Quick Case Scenarios

  1. Scenario: Your company’s new AI hiring tool unintentionally discriminates against women, but fixing it will delay a product launch and hurt quarterly earnings. The board wants to delay disclosure until after the IPO.
  2. Question: Do you disclose now or wait?
  3. Answer: Disclose immediately (Deontology + Justice).

    • Justification: Hiding the bias violates the duty to be truthful (Kant) and harms job applicants (Rawls’ fairness). Google’s 2018 gender-pay gap disclosure (after employee protests) shows transparency can rebuild trust.
  4. Scenario: A supplier in Bangladesh uses child labor, but switching suppliers would double costs and risk layoffs at your U.S. factories. Your competitors ignore the issue.

  5. Question: Do you cut ties, disclose the issue, or stay silent?
  6. Answer: Disclose and phase out the supplier (Stakeholder Theory + Care Ethics).
    • Justification: Nike’s 1998 reforms (after public backlash) proved that long-term trust outweighs short-term costs.
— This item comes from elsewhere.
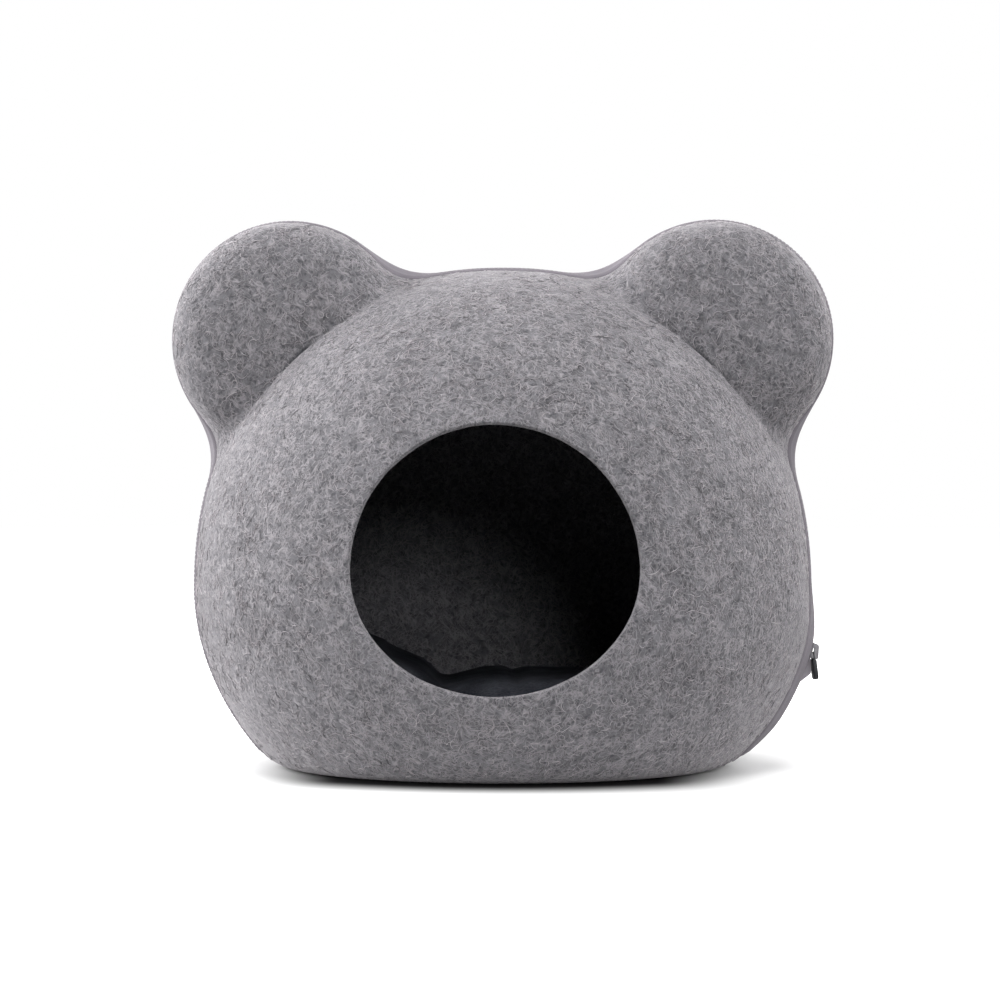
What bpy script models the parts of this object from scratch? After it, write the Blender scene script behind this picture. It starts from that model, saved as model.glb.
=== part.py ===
"""A felt cat cave: two moulded felt shells joined by a zip, with a loose cushion on the floor inside.

The front faces -Y, +X is to the right seen from the front, and the base stands on z = 0.
Both shells follow one surface about the body's centre: a rounded body, two flat-faced round ears
that blend into it, and a flat base. Each piece of the zip follows the same surface, a little outside.
"""

import math

import bmesh
import bpy
import numpy as np

# Driving sizes, in metres and degrees.

# The body, measured from its centre. The entrance takes the tip off the front, so both halves
# reach equally far from the seam.
CENTRE_Z = 0.129
BODY_HALF_WIDTH = 0.2242
BODY_RISE = 0.2340
BODY_DROP = 0.1955
FRONT_DEPTH = 0.1840
BACK_DEPTH = 0.1731
UPPER_ROUNDNESS = 2.17
LOWER_ROUNDNESS = 1.93
BASE_EDGE = 0.010

# The ears, flat pillows that stand out of the body.
EAR_OUT = 0.1545
EAR_UP = 0.1830
EAR_RADIUS = 0.0855
EAR_DEPTH = 0.0620
EAR_ROUNDNESS = 3.6

# The blend between an ear and the body: wide at the seam, a crease on the ear's face.
BLEND_AT_SEAM = 0.025
BLEND_AT_FACE = 0.006
BLEND_RUN = 0.048

# The felt, and the slit between the shells.
FELT = 0.0045
SEAM_SLIT = 0.0012

# The entrance, a round hole that is flatter below than above.
HOLE_CENTRE_Z = 0.1483
HOLE_HALF_WIDTH = 0.0997
HOLE_RISE = 0.0989
HOLE_DROP = 0.0866

# The zip. It bridges the necks in a wider blend than the felt, and stands proud low on the right.
TOUCH = 0.00045
TAPE = 0.0009
TAPE_INNER_Y = 0.00235
TAPE_OUTER_Y = 0.0135
TAPE_BLEND = 0.038
TAPE_BLEND_OUTER = 0.003
COIL = 0.00145
COIL_HALF_WIDTH = 0.0020
PROUD = 0.0030

# The felt itself bulges a little low on the right, where the zip ends.
BULGE = 0.0030
BULGE_REACH = 0.060
BULGE_FROM = (-3.0, -12.0)
BULGE_TO = (-30.0, -36.0)

# The slider, its pull and the tape's loose end.
SLIDER_ANGLE = -10.9
SLIDER_LIFT = 0.00035
SLIDER_SIZE = (0.0014, 0.0092, 0.0120)
BRIDGE_HEIGHT = 0.0112
BRIDGE_WIDTH = 0.0030
BRIDGE_BAR = 0.0016
BRIDGE_GAP = 0.0026
PULL_LENGTH = 0.0215
PULL_WIDTH = 0.0076
PULL_THICK = 0.0024
PULL_EYE = (0.0044, 0.0046)
PULL_BAR = 0.0014
PULL_CLEAR = 0.0007
PULL_CORNER = 0.0016
PULL_LEAN = 6.0
TAB_THICK = 0.0020
TAB_ANGLES = (-18.3, -14.5)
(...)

Use care ethics to protect both child workers and U.S. employees (e.g., retraining programs).

Last-Minute Cram Sheet

  1. Transparency = Open, accurate, timely info sharing; disclosure = formal reporting (e.g., SEC filings, ESG reports).
  2. Enron (2001): Hid debt via SPEs; led to SOX (CEO/CFO certifications).
  3. Volkswagen (2015): $30B+ in fines for emissions cheating; utilitarian failure (short-term gains vs. long-term harm).
  4. Utilitarianism: "Greatest good for greatest number"-cost-benefit of disclosure (e.g., Tylenol recall).
  5. Deontology: "Duty to tell the truth"-whistleblowing as moral obligation (e.g., Sherron Watkins).
  6. Stakeholder Theory: Disclose to all affected parties, not just shareholders (e.g., Ben & Jerry’s social reports).
  7. "Materiality Excuse": "It’s not important"-SEC Rule 10b-5 says if it affects investors, disclose it.
  8. "Slippery Slope": Small omissions-big fraud (e.g., Takata airbags).
  9. SOX Section 404: Internal controls to prevent fraud (e.g., Enron’s failure).
  10. GDPR: Right to explain data use (e.g., Google’s €50M fine).